Многие жаловались на ее излишне церебральный, нудный подход к искусству, и однажды Пол не выдержал: «Сьюзен, перестань. Я против интерпретации. Мы не смотрим на искусство, когда его интерпретируем. Нельзя так воспринимать произведения искусства». Первой книгой, которую она ему посвятила, была работа «Против интерпретации». «Вот одна из важнейших вещей, которой научили ее Пол Тек и Ирэн, – говорил Кох. – То, что можно быть блестящим художником и практически ничего не знать»[481].
«СУМАСШЕДШИЕ ЛЮДИ = ОДИНОКИЕ, ОТДЕЛЬНО СТОЯЩИЕ ЛЮДИ + ТЕ, КТО ГОРИТ, – ПИСАЛА ОНА СПУСТЯ НЕСКОЛЬКО ЛЕТ. – ТАКИЕ ЛЮДИ ПРИВЛЕКАЮТ МЕНЯ, ПОТОМУ ЧТО РАЗРЕШАЮТ ДЕЛАТЬ ТО ЖЕ САМОЕ»[482].
Несмотря на вдохновение от сексуальных открытий и интеллектуальной стимуляции, Сьюзен не могла быть одной. Она была матерью. Давид оказался в не самой удачной ситуации – он разрывался между своей Сьюзен и ее новой жизнью, с одной стороны, а с другой – между родителями. Лето он провел с отцом в Калифорнии. Филип отнюдь не примирился с разводом. Давид писал ему «сладчайшие и необыкновенно вдумчивые письма – крик несчастной души, – говорил Филип спустя несколько десятилетий, – с просьбой не втягивать его в конфликт»[483]. Незадолго до того, как Давиду исполнилось семь, Сьюзен в нижеприведенном списке напоминала себе о том, что сын не должен быть предметом ссор.
«1. Быть последовательной.
2. Не обсуждать его в его присутствии и при посторонних (в особенности что-то смешное). Чтобы его не смущать.
3. Не хвалить его за то, что я лично не считаю положительным и полезным.
4. Не ругать за то, что ему разрешили делать.
5. Дневной распорядок: еда, домашняя работа, мытье, зубы, в кровать, почитать книжку.
6. Не разрешать ему монополизировать меня, когда я в обществе других людей.
7. Всегда положительно отзываться о его отце (никаких гримас, вздохов, нетерпимости и т. д.).
8. Давать ему возможность иметь свои детские фантазии.
9. Дать понять, что существует мир взрослых, который к нему не имеет никакого отношения и в который ему не надо совать свой нос.
10. Не исходить из того, что, если мне что-то не нравится (принимать ванну, мыть волосы), ему тоже не понравится»[484].
Позднее Филип признался, что Сьюзен «никогда не очерняла его перед сыном так, как я очернял ее в его глазах.
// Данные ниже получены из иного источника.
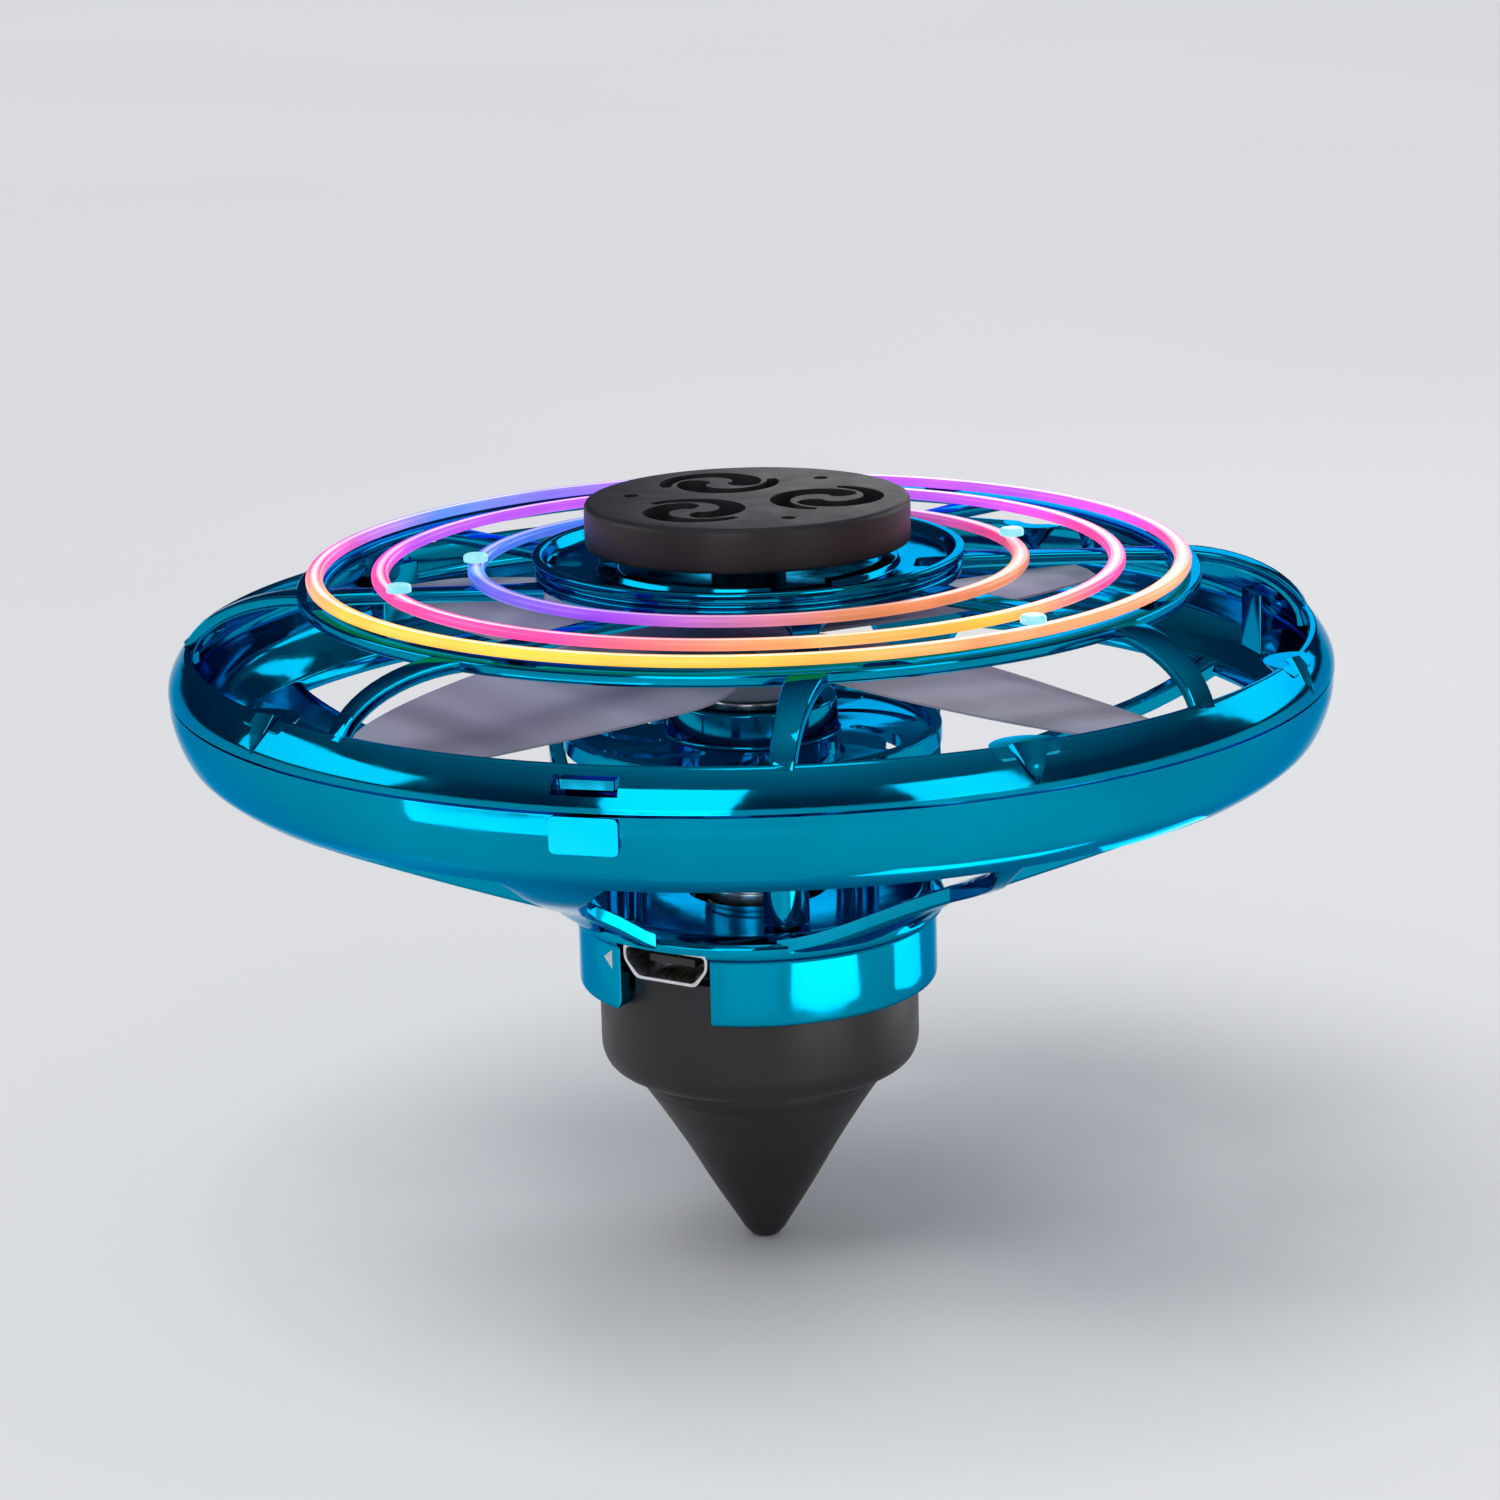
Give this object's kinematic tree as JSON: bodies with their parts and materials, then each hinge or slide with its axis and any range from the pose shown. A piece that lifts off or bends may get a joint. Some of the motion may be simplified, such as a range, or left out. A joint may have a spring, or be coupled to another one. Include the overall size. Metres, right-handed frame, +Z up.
{
  "type": "light up spinning top",
  "caption": "Spinning top with a caged propeller: round guard with curved arms, finger cap on top, hub with a charging port, and a cone tip below.",
  "frame": {"origin": "point of the cone tip, at the centre of the object's lowest plane", "axes": "+Z up along the spin axis, -Y the front, with the charging port just left of it"},
  "size_m": [0.095, 0.095, 0.0635],
  "materials": {
    "chrome_blue": "blue vacuum-metallised mirror finish on ABS",
    "black_plastic": "satin moulded black",
    "blade_grey": "pale grey satin",
    "steel": "bright",
    "port_black": "moulded black",
    "board": "green solder mask",
    "battery_wrap": "foil pouch",
    "rubber": "matt",
    "brass": "turned",
    "nylon": "natural nylon",
    "wire_red": "PVC insulation",
    "wire_black": "PVC insulation",
    "light_outer": "lit translucent light guide",
    "light_middle": "lit translucent light guide",
    "light_inner": "lit translucent light guide",
    "led": "lit clear lens"
  },
  "bodies": {
    "main_body": {"upper_guard": "chrome_blue", "lower_guard": "chrome_blue", "motor_deck": "chrome_blue", "cap_bush": "black_plastic", "base_cover": "black_plastic", "motor_can": "steel", "usb_shell": "steel", "deck_screw_1": "steel", "deck_screw_2": "steel", "deck_screw_3": "steel", "base_screw_1": "steel", "base_screw_2": "steel", "base_screw_3": "steel", "usb_tongue": "port_black", "switch_body": "port_black", "control_chip": "port_black", "main_board": "board", "battery": "battery_wrap", "motor_sleeve": "rubber", "tip_bush": "brass", "motor_end_cap": "nylon", "motor_wire_red": "wire_red", "battery_wire_red": "wire_red", "motor_wire_black": "wire_black", "battery_wire_black": "wire_black", "light_ring_outer": "light_outer", "light_ring_middle": "light_middle", "light_ring_inner": "light_inner", "led_1": "led", "led_2": "led", "led_3": "led", "led_4": "led"},
    "finger_cap": {"finger_cap": "black_plastic", "cap_stem": "steel", "cap_retainer": "steel"},
    "propeller": {"propeller": "blade_grey", "motor_shaft": "steel"},
    "cone_tip": {"spinning_tip": "black_plastic", "tip_spindle": "steel"},
    "switch": {"switch_slider": "black_plastic"}
  },
  "joints": [
    {"name": "cap_spin", "type": "hinge", "parent": "main_body", "child": "finger_cap", "pos_m": [0, 0, 0.061], "axis": [0, 0, 1], "continuous": true},
    {"name": "propeller_spin", "type": "hinge", "parent": "main_body", "child": "propeller", "pos_m": [0, 0, 0.0503], "axis": [0, 0, 1], "continuous": true},
    {"name": "tip_spin", "type": "hinge", "parent": "main_body", "child": "cone_tip", "pos_m": [0, 0, 0.0152], "axis": [0, 0, 1], "continuous": true},
    {"name": "switch_slide", "type": "slide", "parent": "main_body", "child": "switch", "axis": [-0.9781, -0.2079, 0], "range_m": [0, 0.0018]}
  ]
}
Это было ошибкой, недостатком моего характера. Ему было очень сложно смириться с моим враждебным отношением к Сьюзен»[485].
Жизнь матери-одиночки не была простой. До знакомства с Ирэн Сьюзен писала о «невообразимом одиночестве новой жизни с Давидом»[486]. Однако одиночество и жизнь без любви – разные вещи. Как только Харриет уезжает в Майами, Сьюзен пишет в дневнике: «Меня все меньше напрягает то, что я вижу, что она недолюбливает Давида (что вполне предсказуемо). Я нисколько не сомневаюсь в его ценности + человеческом шарме, точно так же, как не сомневаюсь в самой себе»[487].
Это было непростое время для Давида. Сьюзен однажды написала: «Я никогда не была ребенком!» Можно утверждать, что и Давид имел полное право заявлять об этом. Как только в ее жизни появилась Ирэн, Сьюзен начала или таскать Давида на мероприятия, или оставлять по вечерам дома. «Она тогда не могла позволить себе нанять няньку», – объяснял Давид.
«Рассказывали истории о том, как Давид спал на куче пальто и шуб. Послушайте, если честно, то это, конечно, не самое лучшее, что она могла тогда для меня придумать. Если я мог бы снова пережить свое детство, то я бы говорил ей, что делать, а что – нет. Наверняка я бы сказал, что мне не очень нравится, когда меня тащат на разные вечерние и ночные мероприятия. Но если быть более реалистичным, то тогда у нее не было денег, а она очень хотела куда-то сходить и оставить меня одного дома не могла, поэтому брала с собой»[488].